• **TASK TO COMPLETE**
From the listing below, count the lines where the string "that" occurs. Give the number, with no other words.

• **THE DATA**
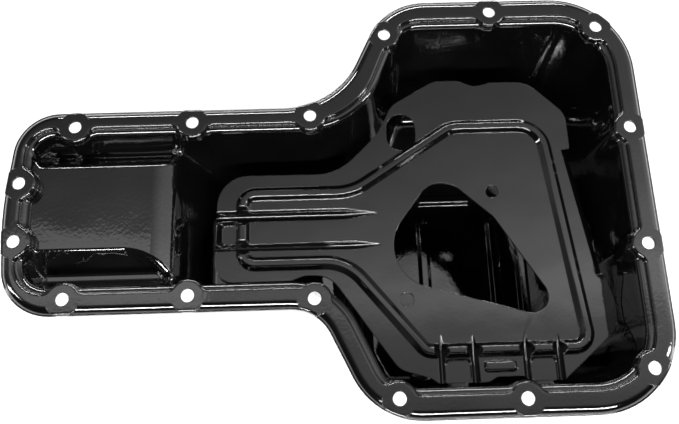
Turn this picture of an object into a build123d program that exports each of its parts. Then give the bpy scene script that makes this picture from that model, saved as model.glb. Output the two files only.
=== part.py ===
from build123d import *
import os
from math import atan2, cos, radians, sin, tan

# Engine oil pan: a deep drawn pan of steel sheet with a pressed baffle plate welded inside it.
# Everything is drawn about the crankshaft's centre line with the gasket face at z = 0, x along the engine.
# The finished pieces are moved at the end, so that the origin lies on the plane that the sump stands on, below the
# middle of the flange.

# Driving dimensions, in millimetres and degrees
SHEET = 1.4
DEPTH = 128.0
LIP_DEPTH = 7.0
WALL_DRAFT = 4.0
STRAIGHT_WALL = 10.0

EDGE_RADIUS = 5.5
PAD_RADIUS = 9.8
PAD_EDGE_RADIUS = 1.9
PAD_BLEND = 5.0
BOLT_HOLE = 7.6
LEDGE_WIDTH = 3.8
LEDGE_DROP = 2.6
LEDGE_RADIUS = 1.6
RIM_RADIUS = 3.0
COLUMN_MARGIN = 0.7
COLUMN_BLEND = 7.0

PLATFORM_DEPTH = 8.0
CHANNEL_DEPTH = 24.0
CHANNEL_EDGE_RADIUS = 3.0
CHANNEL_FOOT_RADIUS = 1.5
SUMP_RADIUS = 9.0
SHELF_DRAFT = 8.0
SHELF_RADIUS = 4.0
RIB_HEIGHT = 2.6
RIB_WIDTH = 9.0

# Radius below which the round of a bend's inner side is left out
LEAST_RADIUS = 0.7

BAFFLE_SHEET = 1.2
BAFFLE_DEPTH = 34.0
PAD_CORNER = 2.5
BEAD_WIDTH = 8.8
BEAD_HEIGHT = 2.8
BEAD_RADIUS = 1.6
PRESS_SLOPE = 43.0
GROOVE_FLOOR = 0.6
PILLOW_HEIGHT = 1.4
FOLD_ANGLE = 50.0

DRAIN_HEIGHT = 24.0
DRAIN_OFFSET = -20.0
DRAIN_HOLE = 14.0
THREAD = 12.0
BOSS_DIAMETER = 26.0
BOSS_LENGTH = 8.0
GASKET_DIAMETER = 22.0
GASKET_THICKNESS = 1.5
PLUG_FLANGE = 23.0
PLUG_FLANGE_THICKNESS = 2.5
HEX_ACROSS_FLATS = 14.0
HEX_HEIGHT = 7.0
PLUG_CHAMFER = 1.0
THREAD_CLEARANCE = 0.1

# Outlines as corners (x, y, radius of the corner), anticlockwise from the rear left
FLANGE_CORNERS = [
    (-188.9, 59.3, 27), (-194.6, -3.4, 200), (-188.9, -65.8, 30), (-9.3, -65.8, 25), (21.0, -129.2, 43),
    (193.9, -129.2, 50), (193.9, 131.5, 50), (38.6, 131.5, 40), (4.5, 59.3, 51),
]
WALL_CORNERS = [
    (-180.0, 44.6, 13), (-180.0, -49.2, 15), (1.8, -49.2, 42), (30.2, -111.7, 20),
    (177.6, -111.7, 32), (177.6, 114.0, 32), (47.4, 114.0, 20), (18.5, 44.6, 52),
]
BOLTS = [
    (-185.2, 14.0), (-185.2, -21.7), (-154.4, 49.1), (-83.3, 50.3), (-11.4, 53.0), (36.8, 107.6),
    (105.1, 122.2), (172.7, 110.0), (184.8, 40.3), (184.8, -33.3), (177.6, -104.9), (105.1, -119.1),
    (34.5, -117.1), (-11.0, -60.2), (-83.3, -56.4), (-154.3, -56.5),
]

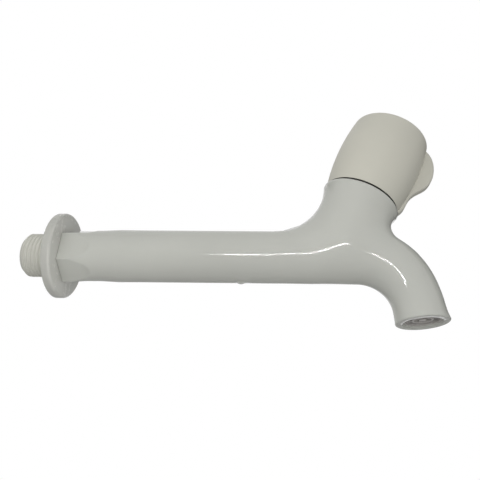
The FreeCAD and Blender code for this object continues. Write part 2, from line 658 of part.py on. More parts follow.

• **THE COMPLETED TASK**
2